Hipperson, a 58-year-old one-time history and English teacher at Wilbur (Wash.) High School, soon discovered that Spokane was home to a chapter of the Pearl Harbor Survivors Association. After meeting several association members, she finally met Daves, who is the current chapter president.

“The minute I met him, which happened to be his 82nd birthday, I knew immediately (he was the one),” Hipperson said.

Her intent, she said, was “to tell the story of World War II, the story of millions through the eyes of one.

“I had discovered that no one had ever written the history of World War II from the perspective of an ordinary enlisted man,” Hipperson said. “There were a lot of collected accounts, like ‘Band of Brothers’ and so on. … But no one had written the whole story of the war from the point of view of a common enlisted man.”

Daves met all the criteria. He had first traveled to the Inland Northwest at age 16 to work in the Civilian Conservation Corps.

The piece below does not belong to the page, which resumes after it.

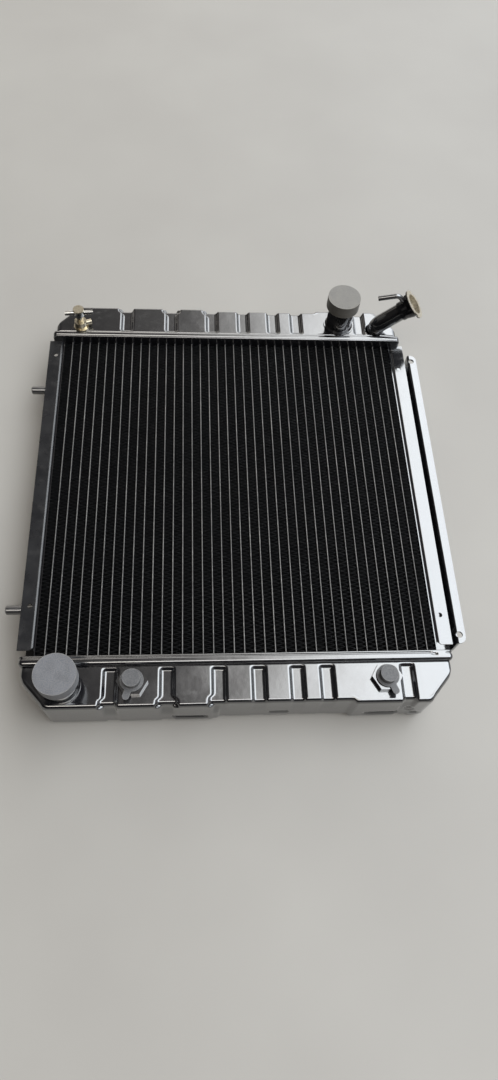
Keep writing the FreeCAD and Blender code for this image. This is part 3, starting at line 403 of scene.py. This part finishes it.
def mouth_finish(centre, axis, bore):
    """Bare metal inside the mouth and on its face, black paint outside."""
    f = Finish("mouth_metal_and_paint", Coat_Weight=0.0)
    offset = f.nodes.new("ShaderNodeVectorMath")
    offset.operation = "SUBTRACT"
    f.link(f.place, offset.inputs[0])
    offset.inputs[1].default_value = centre
    up = f.nodes.new("ShaderNodeVectorMath")
    up.operation = "DOT_PRODUCT"
    f.link(offset.outputs[0], up.inputs[0])
    up.inputs[1].default_value = axis
    length = f.nodes.new("ShaderNodeVectorMath")
    length.operation = "LENGTH"
    f.link(offset.outputs[0], length.inputs[0])
    height = up.outputs["Value"]
    squared = f.math(
        "SUBTRACT",
        f.math("MULTIPLY", length.outputs["Value"], length.outputs["Value"]),
        f.math("MULTIPLY", height, height),
    )
    radius = f.math("SQRT", f.math("MAXIMUM", squared, 0.0), 0.0)
    ragged = f.ramp(f.noise(2.5, 3.0), 0.3, 0.7, -0.0005, 0.0005)
    limit = f.ramp(height, -15 * MM, -6 * MM, (bore - 1.9) * MM, (bore + 0.35) * MM)
    within = f.math("SUBTRACT", limit, f.math("ADD", radius, f.math("MULTIPLY", ragged, 0.4)))
    inside = f.ramp(within, 0.0, 0.3 * MM)
    on_face = f.ramp(height, -0.8 * MM, -0.5 * MM)
    bare = f.math("MAXIMUM", inside, on_face)
    stain = f.ramp(f.noise(4.0, 5.0, 0.65), 0.35, 0.7)
    metal = f.mix(stain, (0.74, 0.69, 0.58), (0.42, 0.37, 0.29))
    f.drive("Base Color", f.mix(bare, (0.007, 0.007, 0.008), metal))
    f.drive("Metallic", f.ramp(bare, 0.0, 1.0, 0.0, 0.85))
    f.drive("Roughness", f.ramp(bare, 0.0, 1.0, 0.16, 0.36))
    f.bump(f.noise(1.2, 4.0), 0.03)
    return f.material


# ---- pieces --------------------------------------------------------------------------


def smoothstep(value):
    """Ease from 0 to 1 as the value goes from 0 to 1, held outside."""
    value = min(1.0, max(0.0, value))
    return value * value * (3 - 2 * value)


def spread(low, high, count):
    """Evenly spaced values from low to high."""
    return [low + (high - low) * i / (count - 1) for i in range(count)]


def tank_depth(x):
    """How far out the tank's outer wall stands at one place along it."""
    beyond = abs(x) - (TANK_HALF - CUT_ALONG)
    plain = smoothstep((x - PLAIN_FROM) / 4 + 0.5) * smoothstep((PLAIN_TO - x) / 4 + 0.5)
    depth = TANK_FACE - (TANK_FACE - TANK_PLAIN) * plain
    return depth - CUT_IN * max(0.0, beyond) / CUT_ALONG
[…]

It was at a camp in Worley, Idaho, that Daves met Adeline Bentz, the woman he would eventually marry and settle down with.

The couple now lives in Deer Park.

But that would come long after Daves lied about his age to join the Navy, after he trained to be a signalman, survived Pearl Harbor, deployment on a submarine and combat during the Battle of the Coral Sea on the aircraft carrier USS Yorktown.

Daves was still serving on the Yorktown when, on June 4, 1942, it was sunk during the Battle of Midway.

As he recalls in Hipperson’s book, “The sun was shining on the water, making rainbows on the oil leaking from the stern. The men on either side of me were jumping, and the officer was yelling at me, ‘Go! Go now! I could feel the next group of guys crowding behind me, pressing against my back. It was too late to change my mind. I took a deep breath and jumped into the rainbows.”

All of “Radioman” is written with this kind of I-was-there lucidity. Hipperson’s writing style is best described by a reviewer of “The Belly Gunner” who wrote that Hipperson captures the manner in which “a person would speak, not always in complete sentences or in the most grammatical manner… the narrative unfolds matter-of-factly with no pretense of grandeur or heroism.”

No pretense, of course. But heroism certainly.

“It was a miracle,” Hipperson said of finding Daves. “I just prayed on it for the Lord to lead me to the one that could tell me the whole story from start to finish that included combat at sea.”

Beyond honoring the ordinary men and women who fought WWI, Hipperson hopes that her books help those who, she said, growing up “have no idea why their dads woke up screaming in the night.

“For those whose parents are still alive,” Hipperson said, “I would hope that they will, after reading this story, go to their dads or grandfathers and say, ‘Is this true?’ And he’s gonna say, ‘Yeah.’ And then he’s gonna tell his variation of the story.”